Assuming there isn’t more not in the excerpt, it would seem to exempt even a 2 bore muzzle-loader (and indeed, muzzle-loading artillery pieces), since none of them use centerfire cartridges.
Officer, the round I used was 11,937j. Good luck in your investigation that says otherwise!
And this is yet another one of those times where the best move is to ignore the silly law. Criminals do it all the time anyway, and if you’re going to be labeled a felon for owning a round that is 12,0001j then might as well make the felony charge worth it.
12,0001 is a bit more than 12,000. I get what you mean though.
Time to get crackin’ on that rail gun. 18k ft-lbs, not a centerfire. :)

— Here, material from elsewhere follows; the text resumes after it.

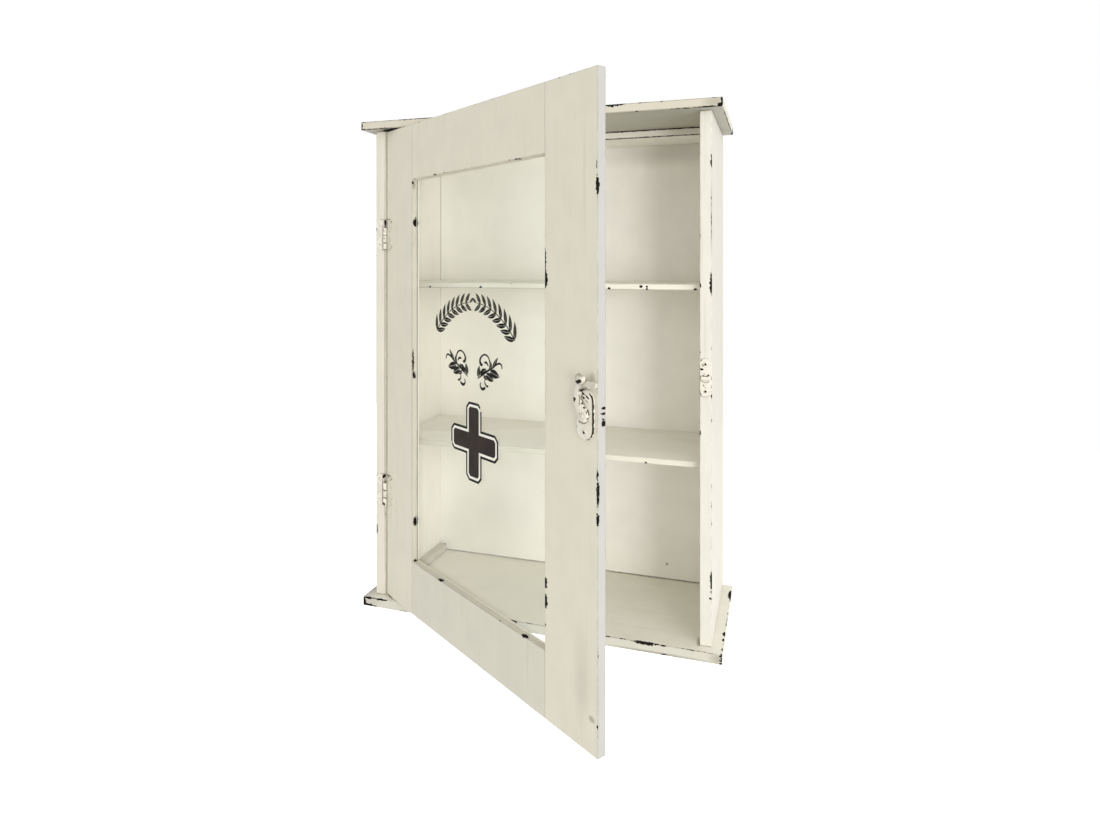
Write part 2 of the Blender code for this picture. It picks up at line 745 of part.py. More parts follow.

Arbitrary and capricious; besides will it hold up to a Heller challenge?
Who knows. I’d put my money on the federal courts upholding most gun control, including this.
I guess all those misguided(?) souls who believe that a single 50 BMG round will bring down an airliner never saw the WW2 gun camera footage showing how many rounds it took to bring down a much smaller aircraft. But then again perhaps I am misguided to expect honesty from those types.
Then as now, shot placement is critical.
our govt. scares the hell out of me right now! and it should you as well! the second amendment was made as to allow us to always be able to defend our selves from those who would harm us! ie…the govt., terrorists, criminals and the like!!